For Sgt. 1st Class Clifford Holder, the explosives training provided a vivid reminder of the need to be alert. He thought back to his service in Bosnia in the 1990s, when a fellow soldier drove over a land mine. It took off the soldier's leg and looked like a blow-torch had cut off the front of his Humvee.
"It can hurt quite a few people," said Holder, 39, of Wesley Chapel.
These MPs could wind up working check points near American bases of operation, and everyone is aware of the suicide bombers who have targeted them. An explosives expert from Fort Benning, Ga., who gave his name only as Sgt. Lewis, was not encouraging on the subject.
"If a suicide bomber's going to get you, he's going to get you, I hate to say it."
He reminded them to be vigilant about looking for anything in a vehicle or on a person's body that doesn't look right. Then he gave them pointers in spite of his comments.
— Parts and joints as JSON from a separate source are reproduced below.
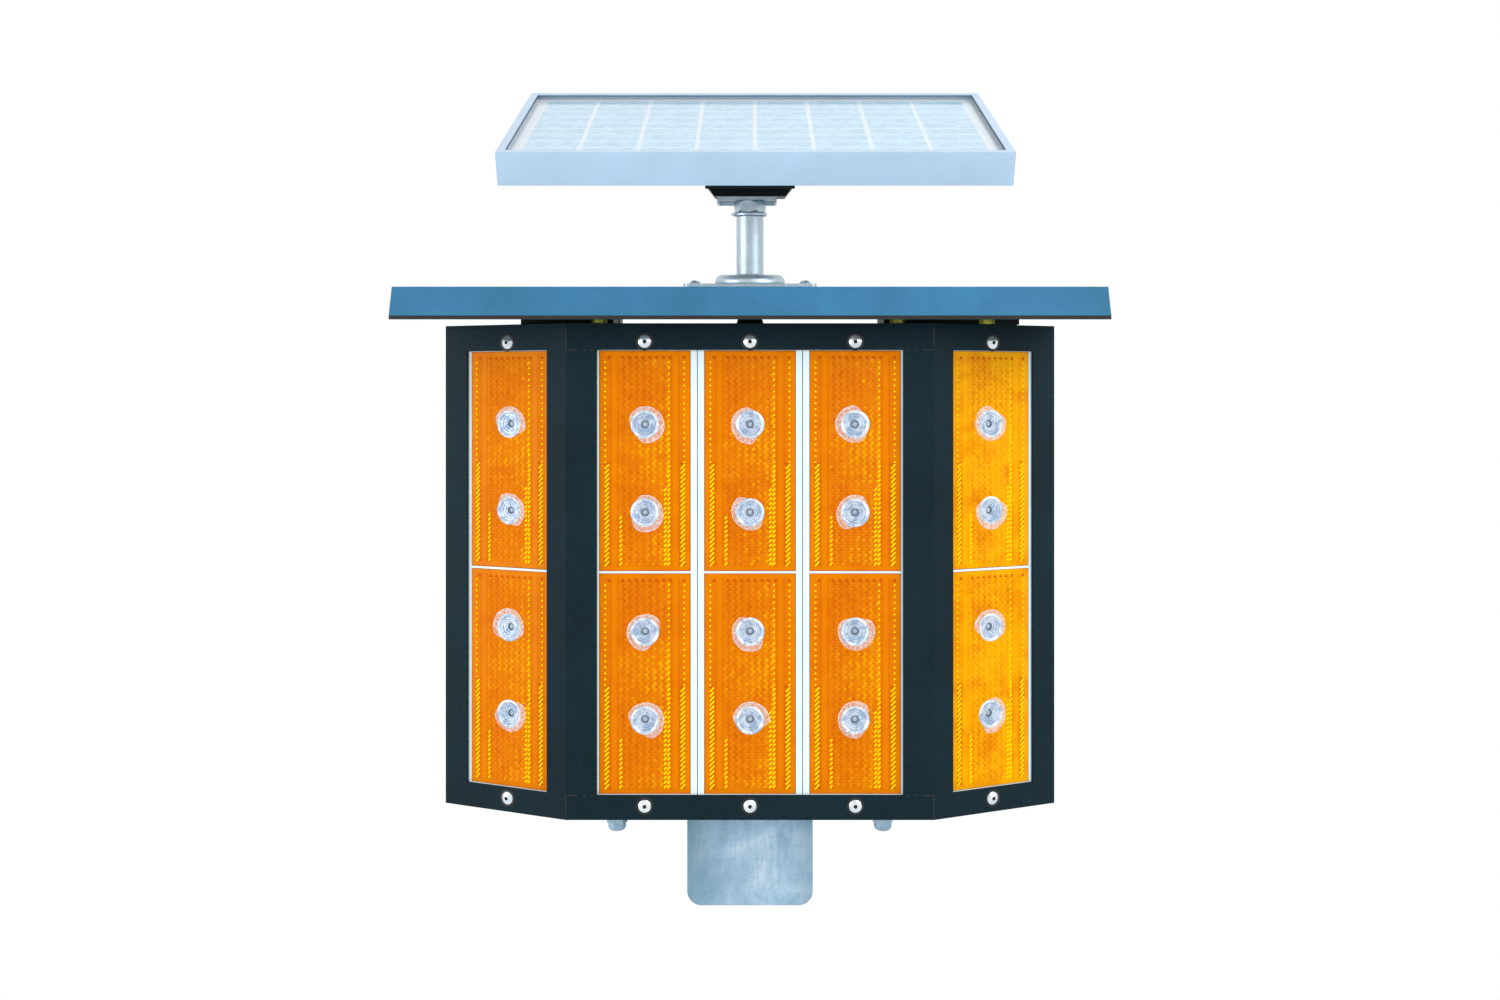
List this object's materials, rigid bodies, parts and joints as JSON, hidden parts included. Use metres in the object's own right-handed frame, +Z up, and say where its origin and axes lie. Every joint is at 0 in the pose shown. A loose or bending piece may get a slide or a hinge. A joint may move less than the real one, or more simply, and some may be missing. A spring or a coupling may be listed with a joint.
{
  "type": "barricade warning light",
  "caption": "Solar LED barricade marker: faceted steel housing with amber lit reflector strips, roof cap, short mast and tilting solar panel on a post socket.",
  "frame": {"origin": "centre of the post socket's lower rim, on the socket's axis", "axes": "+Z up along the socket, the lit face looks along -Y, +X to the right as seen from in front"},
  "size_m": [0.5012, 0.2984, 0.6484],
  "materials": {
    "galvanised_steel": "hot-dip galvanised, dull",
    "zinc_plated_bolts": "zinc plated",
    "black_housing_paint": "satin powder coat",
    "zinc_casting": "plated die casting",
    "clear_lens_plastic": "clear polycarbonate",
    "emitter_epoxy": "clear epoxy",
    "circuit_board": "white solder mask",
    "rivet_steel": "bright steel",
    "battery_case": "ABS",
    "controller_case": "ABS",
    "black_nylon": "moulded nylon",
    "blue_roof_paint": "satin powder coat",
    "black_rubber": "EPDM",
    "black_bracket_paint": "semi-gloss powder coat",
    "yellow_zinc": "yellow passivated zinc",
    "zinc_plated_mast": "bright zinc plate",
    "anodised_aluminium": "clear anodised",
    "panel_glass": "tempered low-iron glass",
    "solar_cells": "blue polycrystalline cells on a white backsheet",
    "white_carrier_plastic": "white ABS",
    "amber_reflector": "amber prismatic acrylic"
  },
  "bodies": {
    "housing": {"apron_plate": "galvanised_steel", "base_bolts": "zinc_plated_bolts", "base_cap_nuts": "zinc_plated_bolts", "base_plate": "galvanised_steel", "battery": "battery_case", "bezel_rivets": "rivet_steel", "bottom_rail": "black_housing_paint", "cable_gland": "black_nylon", "carrier_left": "white_carrier_plastic", "carrier_left_wing": "white_carrier_plastic", "carrier_middle": "white_carrier_plastic", "carrier_right": "white_carrier_plastic", "carrier_right_wing": "white_carrier_plastic", "controller": "controller_case", "door_gasket": "black_rubber", "floor_plate": "black_housing_paint", "hinge_pins": "zinc_plated_bolts", "led_boards": "circuit_board", "led_emitters": "emitter_epoxy", "led_lenses": "clear_lens_plastic", "left_shell": "black_housing_paint", "lock_nut": "zinc_plated_mast", "lock_washer": "zinc_plated_mast", "mast_base_plate": "zinc_plated_mast", "mast_flange": "zinc_plated_mast", "mast_screws": "zinc_plated_bolts", "mast_tube": "zinc_plated_mast", "post_socket": "galvanised_steel", "rear_frame": "black_housing_paint", "reflector_left_lower": "amber_reflector", "reflector_left_upper": "amber_reflector", "reflector_left_wing_lower": "amber_reflector", "reflector_left_wing_upper": "amber_reflector", "reflector_middle_lower": "amber_reflector", "reflector_middle_upper": "amber_reflector", "reflector_right_lower": "amber_reflector", "reflector_right_upper": "amber_reflector", "reflector_right_wing_lower": "amber_reflector", "reflector_right_wing_upper": "amber_reflector", "right_shell": "black_housing_paint", "roof_cap": "blue_roof_paint", "roof_edge_trim": "black_rubber", "roof_spacers": "black_bracket_paint", "roof_standoffs": "yellow_zinc", "set_bolts": "zinc_plated_bolts", "top_plate": "black_housing_paint", "top_rail": "black_housing_paint"},
    "swivel_head": {"swivel_channel": "zinc_plated_mast", "tilt_yoke": "black_bracket_paint", "swivel_nut": "zinc_plated_mast", "pivot_bolt": "zinc_plated_bolts", "pivot_nut": "zinc_plated_bolts"},
    "solar_panel": {"panel_mount": "black_bracket_paint", "panel_frame": "anodised_aluminium", "panel_glass": "panel_glass", "panel_cells": "solar_cells", "junction_box": "black_nylon"},
    "door": {"rear_door": "black_housing_paint", "cam_lock_body": "zinc_casting"},
    "door_lock": {"lock_cam": "zinc_casting"}
  },
  "joints": [
    {"name": "panel_swivel", "type": "hinge", "parent": "housing", "child": "swivel_head", "pos_m": [0, 0, 0.4795], "axis": [0, -0.0767, 0.9971], "range_deg": [-170, 170]},
    {"name": "panel_tilt", "type": "hinge", "parent": "swivel_head", "child": "solar_panel", "pos_m": [0, -0.00697, 0.57003], "axis": [1, 0, 0], "range_deg": [-25, 15]},
    {"name": "door_hinge", "type": "hinge", "parent": "housing", "child": "door", "pos_m": [-0.134, 0.11305, 0.2658], "axis": [0, 0, 1], "range_deg": [0, 110]},
    {"name": "door_lock_turn", "type": "hinge", "parent": "door", "child": "door_lock", "pos_m": [0.108, 0.11, 0.26575], "axis": [0, 1, 0], "range_deg": [0, 90]}
  ]
}
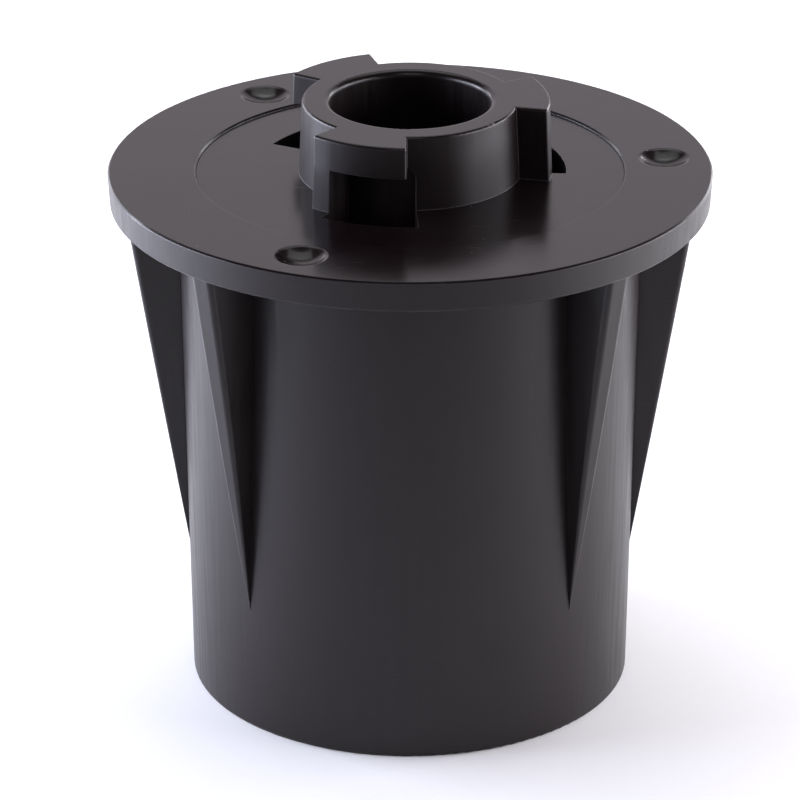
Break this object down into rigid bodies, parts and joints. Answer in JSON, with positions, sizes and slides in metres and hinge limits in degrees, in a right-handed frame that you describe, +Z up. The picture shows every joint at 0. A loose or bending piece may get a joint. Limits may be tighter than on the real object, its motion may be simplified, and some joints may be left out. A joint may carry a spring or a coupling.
{
  "type": "protein skimmer",
  "caption": "Flanged, ribbed pump body of a deck-mounted protein skimmer, with a central neck, bayonet lugs and an inner motor that spins a needle wheel.",
  "frame": {"origin": "centre of the barrel's bottom rim, on the surface it stands on", "axes": "+Z up along the neck's axis, -Y towards the front view, +X to the right seen from the front"},
  "size_m": [0.1, 0.1, 0.1025],
  "materials": {
    "shell_black": "semi-gloss moulded black ABS, a little worn",
    "pod_black": "satin moulded black ABS",
    "seal_rubber": "black nitrile rubber",
    "core_steel": "stacked electrical steel sheets",
    "coil_copper": "enamelled copper wire",
    "potting_resin": "dark potting resin",
    "screw_steel": "stainless steel",
    "screen_black": "satin black polypropylene",
    "inlet_grey": "grey polypropylene",
    "gland_black": "black nylon",
    "ceramic_white": "polished ceramic",
    "ferrite": "ground ferrite magnet",
    "hub_white": "natural nylon",
    "bush_carbon": "carbon-filled PTFE",
    "wheel_white": "white moulded nylon"
  },
  "bodies": {
    "skimmer_body": {"housing_barrel": "shell_black", "housing_flange": "shell_black", "housing_gussets": "shell_black", "neck_cap": "shell_black", "neck_o_ring": "seal_rubber", "motor_housing": "pod_black", "motor_cap": "pod_black", "stator_core": "core_steel", "stator_coils": "coil_copper", "resin_seal": "potting_resin", "ring_gasket": "seal_rubber", "chamber_ring": "pod_black", "base_plate": "pod_black", "base_o_ring": "seal_rubber", "base_screws": "screw_steel", "intake_screen": "screen_black", "air_inlet": "inlet_grey", "cable_gland": "gland_black", "gland_nut": "gland_black", "shaft": "ceramic_white", "shaft_seat_lower": "seal_rubber", "shaft_seat_upper": "seal_rubber", "thrust_washers": "ceramic_white"},
    "rotor": {"rotor_hub": "hub_white", "rotor_magnet": "ferrite", "bush_upper": "bush_carbon", "bush_lower": "bush_carbon"},
    "wheel": {"needle_wheel": "wheel_white"}
  },
  "joints": [
    {"name": "rotor_spin", "type": "hinge", "parent": "skimmer_body", "child": "rotor", "pos_m": [0, 0, 0.048], "axis": [0, 0, 1], "continuous": true},
    {"name": "wheel_free_turn", "type": "hinge", "parent": "rotor", "child": "wheel", "pos_m": [0, 0, 0.025], "axis": [0, 0, 1], "range_deg": [0, 276]}
  ]
}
An example: If a car looks suspicious, move other soldiers out of the way and make the driver -- not a soldier -- open the hood and trunk for inspection.
How do you deal with the danger?
"I'm trained to not really think about fear. Just trust in your training and you'll be all right," said Sgt. Forrest Fogarty, 28, of Tampa.
At the moment, the MPs are in a kind of limbo. Their main training is complete. Now they need orders to go overseas. Fogarty said that after sitting in a noisy chow hall watching images of the Hussein statue falling in Baghdad this week, "everyone was kind of wishing we were over there."
Fogarty included. Before joining the reserves he served in the 3rd Infantry Division. Based at Fort Stewart, it led the Army intoIraq, suffering many casualties.
"I'm missing it," he said. He misses his family, too, but he wishes his current mission would get started. After all, he said, "we didn't come over here to hang out at Fort Stewart."
Not everyone is as eager to go as Fogarty.
Spc. Andres Reyes of Tampa may miss the birth of his first child.
Reyes, 24, who works as a claims processor for an insurance agency, said his wife has had a difficult pregnancy, she is raising another son and a niece, and she needs him. He would like to be discharged. "That's my biggest hope."
Sgt. Kris Virga, 24, of Holiday left behind a pregnant wife, too.
"It's hard knowing my firstborn, I'm not going to be there physically," said Virga, a graduate of Ridgewood High School and St. Leo University who is a loss prevention agent for a department store. "But there's others that have done it before me. We're both strong people."
With the end of the war looming, some family members might think the job of the 317th and 810th may be over.
Spc. Dallas Walters, 30, who works in network engineering and lives in Wesley Chapel, has warned his family not to get their hopes up.
"I already prepped my family, saying 'Look, I don't care when the war ends, that doesn't mean anything to us, we're going in there,"' Walters said.
His 5-year-old daughter has a hard time understanding just how long his service could be -- up to a year.
But he added: "To be honest, she handles it a lot better than me and mom do."